Oui ! Tant que certains conteurs d’histoires, blancs, racontaient l’histoire, de nombreux noirs ne pouvaient récolter la gloire qu’ils méritaient. Et, c’est typiquement ce que « dénonce » Concrete Cowboy.
SHÉRIF ET COWBOYS NOIRS
L’aventure de ces cowboys noirs est une histoire oubliée comme il en existe malheureusement par milliers.
Contrairement à ce que l’industrie cinématographique américaine s’évertue à représenter dans ses westerns saupoudrés le plus souvent à la testostérone et au machisme, façon John Wayne, les Noirs sont eux aussi montés sur leurs (grands) chevaux.
Selon nos informations, les black cowboys constituaient un tiers de la population partie à la conquête de l’Ouest, approximativement fin 18ème siècle – fin 19ème siècle.
Parmi toutes ces figures noires célèbres de cette époque, il y a notamment « le premier shérif noir adjoint à l’ouest du Mississipi », surnommé « l’homme aux trois mille arrestations » : Bass Reeves.

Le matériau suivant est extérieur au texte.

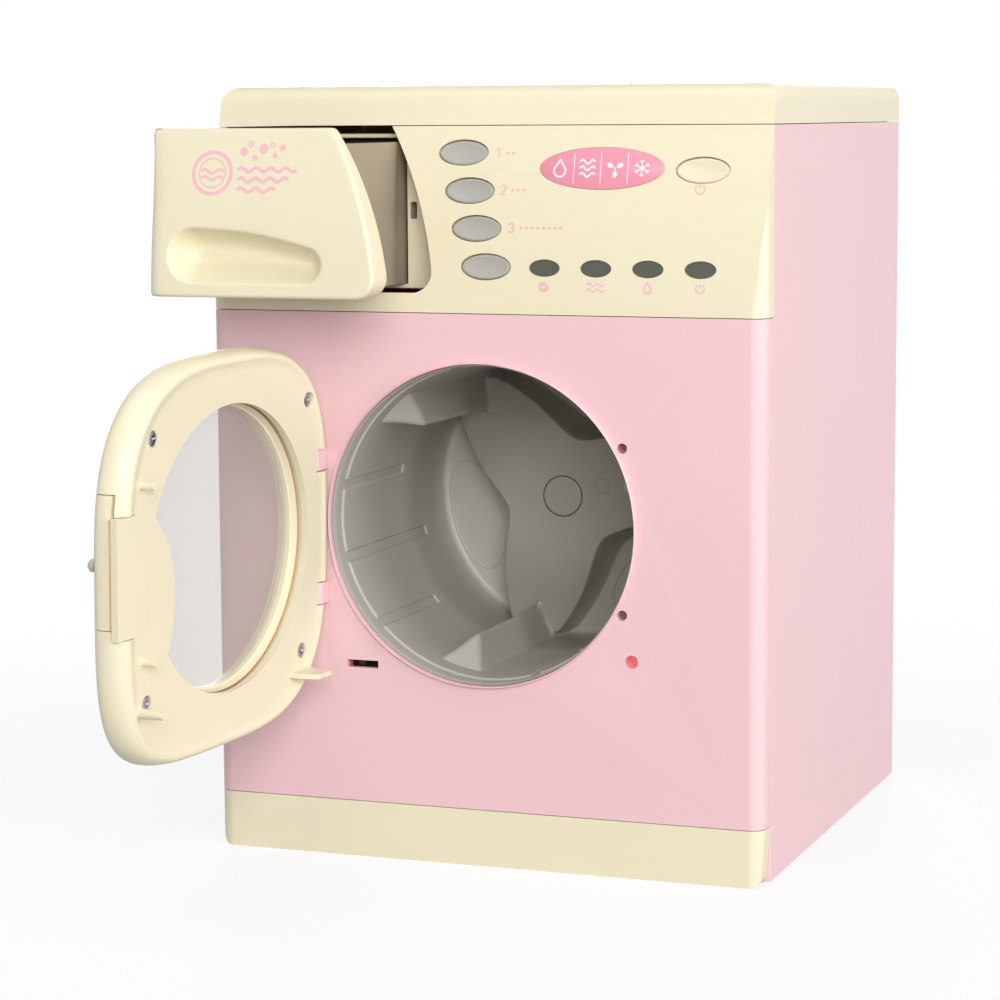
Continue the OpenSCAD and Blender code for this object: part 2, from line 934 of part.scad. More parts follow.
module bracket_screws() {
  color(steel)
    translate([0, back_y - screw_sink, 0])
      leg_places()
        screw(length = leg_screw_len, head_r = 3, head_t = 1.3, r = leg_screw_r);
}

// Drawer: moulded front with a finger hollow, and a grey tray

tray_x0 = 4.5 - side_x;
tray_x1 = 73.2 - side_x;
tray_z0 = cut_z0 + 2.6;
tray_z1 = lid_z - 6.2;
tray_y0 = front_y + 13;
bay_gap = 0.3;
bay_y0 = front_y + 16;
bay_len = tray_len + 4;
bay_flange_w = 17.6;
notch_z = fascia_z + 33.8;
notch_w = 4.1;
notch_h = 6.2;
grip_left = [18.8 - side_x, fascia_z + 22.7];
grip_left_r = 9.4;
grip_right = [62.3 - side_x, fascia_z + 19.5];
grip_right_r = 6.2;
grip_deep = 8;
drawer_fit = 0.6;
skirt_t = 1.8;

module grip_outline(grow) {
  a = 90 + 2 * atan((grip_right[1] - grip_left[1]) / (grip_right[0] - grip_left[0]));
  polygon(concat(
    arc(grip_left[0], grip_left[1], grip_left_r + grow, a, 270, 12),
    arc(grip_right[0], grip_right[1], grip_right_r + grow, -90, a, 12)));
}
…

APRÈS L’EFFORT, LE RÉCONFORT
C’est dans cette histoire jetée aux oubliettes que Concrete Cowboy tire une partie de son inspiration.
Basée sur le livre Ghetto Cowboy, le film puise aussi une large partie de sa narration dans la vie de vrais cavaliers : ceux qui vivent dans les rues de Fletcher Street, à Philadelphie. Certains d’entre eux jouent même à l’écran…
Ce combat contre la gentrification, ce goût de l’effort, en commençant par les tâches ingrates pour ensuite gagner le droit de monter ses chevaux, cette volonté de transmettre leur héritage etc. Tout ceci tend à brouiller la frontière entre fiction et réel. Et, en fait un film à regarder.
Demain, si par le plus grand des hasards, ton pote te propose : « Viens on joue aux cowboys et aux indiens ! » Places-en une pour ces cowboys et cowgirls noirs que tu auras vu dans Concrete Cowboy, le film avec Idris Elba là.